The US military was forced to retreat; and a contract was signed again at Fort Laramie in 1868. This is one of the main treaties for the Lakota, Cheyenne, Arapaho, and other tribes of the prairie. This contract states that the Black Hills (territory in North and South Dakota, extending into Wyoming and Nebraska), would remain Indian Territory. But only four years later, gold was discovered in the Black Hills by illegal settlers, and the US government appointed General Custer to explore the Black Hills in search for gold.
Soon after this, the order went out to the Lakota to move onto reservations.
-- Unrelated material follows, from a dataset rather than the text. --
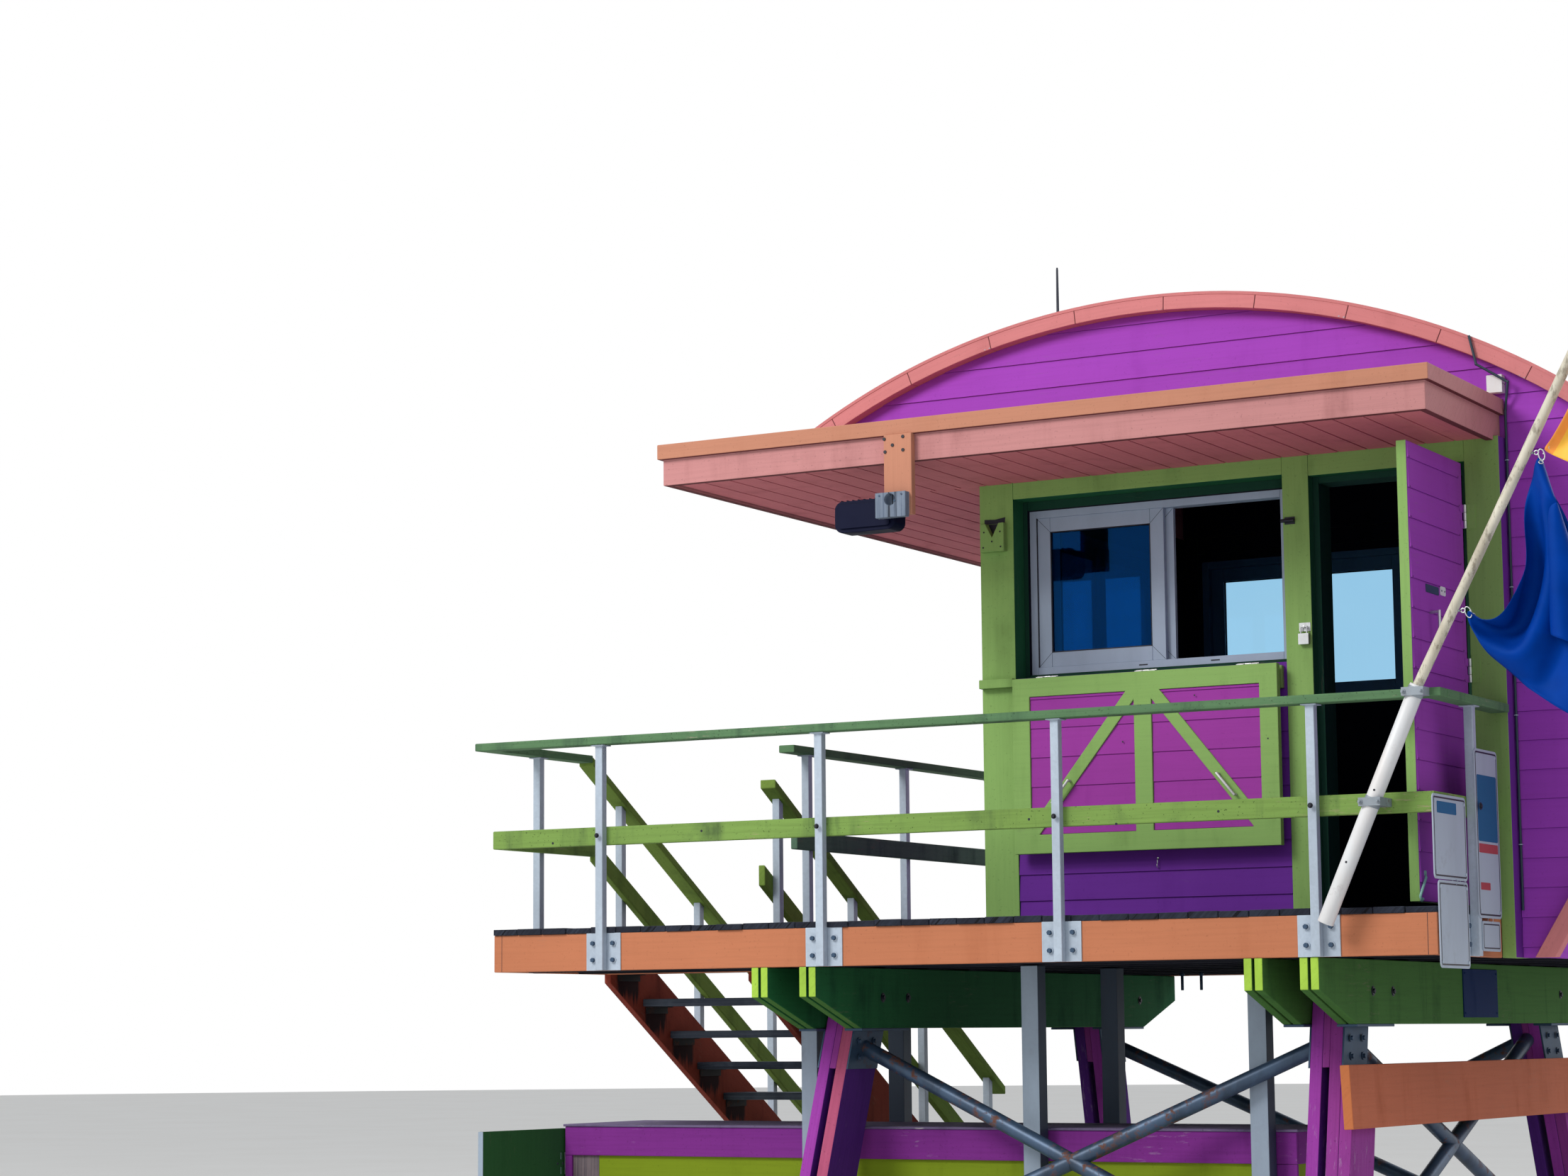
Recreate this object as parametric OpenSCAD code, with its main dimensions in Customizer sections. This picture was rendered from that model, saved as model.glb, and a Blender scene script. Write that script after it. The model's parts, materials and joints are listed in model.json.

1876 General Custer and his army attacked a huge camp at the Little Big Horn River, but the warriors fought back and Custer’s Cavalry Regiment was completely defeated. After this the army started a hunt to chase down all tribes remaining in the prairie and force them onto reservations. Crazy Horse was killed in 1877 at Fort Robinson. Sitting Bull fled to Canada, and after his return to North Dakota he was killed on the Standing Rock reservation in 1890. The Minneconjou chief Big Foot fled to Pine Ridge, where he was stopped, and his band of more than 300 were massacred by the new Seventh Cavalry.
Today most of the Lakota Bands live on reservations in North and South Dakota: the Oglala (“Scatters Their Own”) in the Pine Ridge Reservation; the Hunkpapa (“Tip of the Horn”) at Standing Rock in North and South Dakota; Minneconjou (“Camps Near the Water”); Oohenunpa (“Two Kettles”), Itazipco (“Hunts without Bows”), and Sihasapa (Blackfeet) on the Cheyenne River Reservation. Sicangu (“Burnt Thigh”) are located on Rosebud Reservation, South Dakota. Then there are the Lower Brule, Sisseton, and Fort Thompson reservations in South Dakota.